Le Guin often uses imagery of light and dark in her writing. She describes the Archmage, as Ged first meets him, as seeming “as if all darkness […] had been leached out of him by the slow usage of the years, leaving him white and worn as driftwood that has been a century adrift” (41). A great wizard and a good man who eventually sacrifices his life to save Ged, the Archmage is cast in light colors to emphasize this goodness and superiority.
Though Le Guin uses the imagery of light and dark separately, she combines them far more often. When Ged first awakes after unleashing the shadow, he is overcome by the lightness of the world. Le Guin writes that “[s]ince the darkness of that night on Roke Knoll he had known only darkness. Now he saw daylight, and the sun shining. He hid his scarred face in his hands and wept” (76). Even in simple descriptions of the scenery, Le Guin ties light and dark together; she writes of “the sky that darkened where the sun had set” and “the new moon shone: a ring of ivory, a rim of horn, reflected sunlight shining across the ocean of the dark” (213). By tying together light and darkness in this way, Le Guin calls upon one of the major themes of the novel: that of balance and wholeness through contrast.
Names and the act of naming are both extremely important in A Wizard of Earthsea, both as a plot device and as a motif.
Ged learns that “magic consists in […] the true naming of a thing” (54).

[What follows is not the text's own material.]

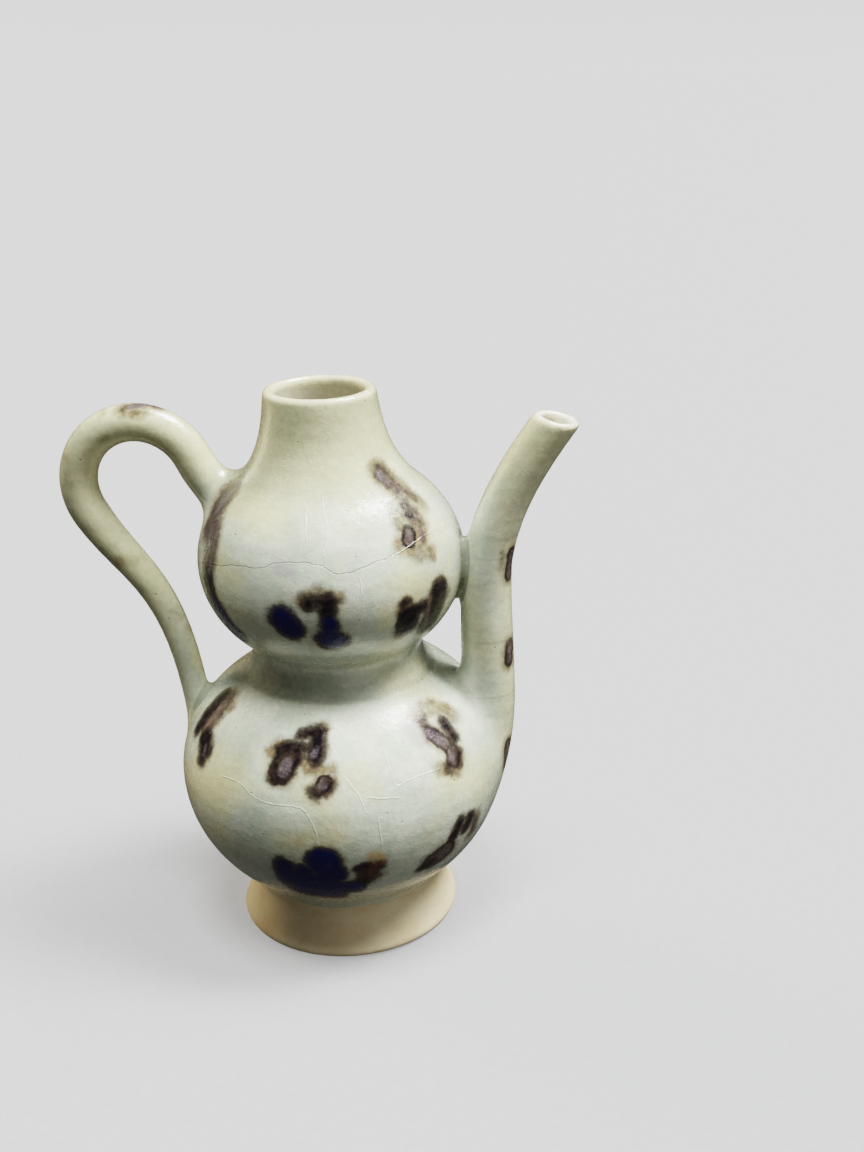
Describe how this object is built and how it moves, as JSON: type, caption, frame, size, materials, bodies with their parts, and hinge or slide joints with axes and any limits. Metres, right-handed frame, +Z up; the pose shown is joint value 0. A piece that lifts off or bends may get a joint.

Because names are so powerful, a “mage’s name is better hidden than a herring in the sea, better guarded than a dragon’s den” (86). Further, names are shown to reveal something about their owner; Ged unintentionally guesses Vetch’s younger sister’s name because she reminds him of a small, quick fish (199), and his own use-name, Sparrowhawk (7), stems from his love of the birds when he was first beginning to learn magic.
Names appear to be something that you discover about yourself, as Ged laments “that he should go into the dark land without ever having known his own name, his true name as a man” (10) before facing the invading tribe at the beginning of the novel. In this way, names may be seen as a powerful metaphor for finding and protecting the most vulnerable parts of yourself.
Names of the places in Earthsea can also reveal information. For example, the Court of the Terrenon can be understood as the Court of No Land, as “terre” means land in Latin and non means the absence of. This clearly defines that there is no clear ruler of the territory since the stone and its custodian are both lacking in power and skill, so neither cannot rule completely. It also symbolizes how Ged has come completely untethered from his understanding of himself and his magic at this point in the story.
The people of Earthsea rely on the ocean for their lives and their livelihoods, and it is also a powerful symbol of forces that are greater than and beyond the scope of human understanding.
One of Ged’s teachers mentions this to him when warning him about the dangers of ignoring Equilibrium, telling Ged that without practical limits on the power of mages, “the wickedness of the powerful or the folly of the wise would long ago have sought to change what cannot be changed […] the unbalanced sea would overwhelm the islands where we perilously dwell” (56). The ocean is a mighty force even the most powerful wizards don’t meddle with.
As such, the ocean is shown to be perhaps the most powerful force in Earthsea. Ged is protected by the sea in his encounter with the dragon and the evil of the Terrenon stone are also stopped by Ged flying out over the ocean. Ged attempts to meet the shadow over the ocean whenever possible, reflecting that “[o]ut of the sea rise storms and monsters, but no evil powers: evil is of earth” (157). This is reflected in Ged and Vetch’s journey over the ocean toward the shadow as well. They voyage past the edges of any known map into waters where Vetch’s powers weaken.
In these ways, the ocean stands as a reminder of the minuteness of humanity, even in the world of Earthsea where many people can wield powerful magic.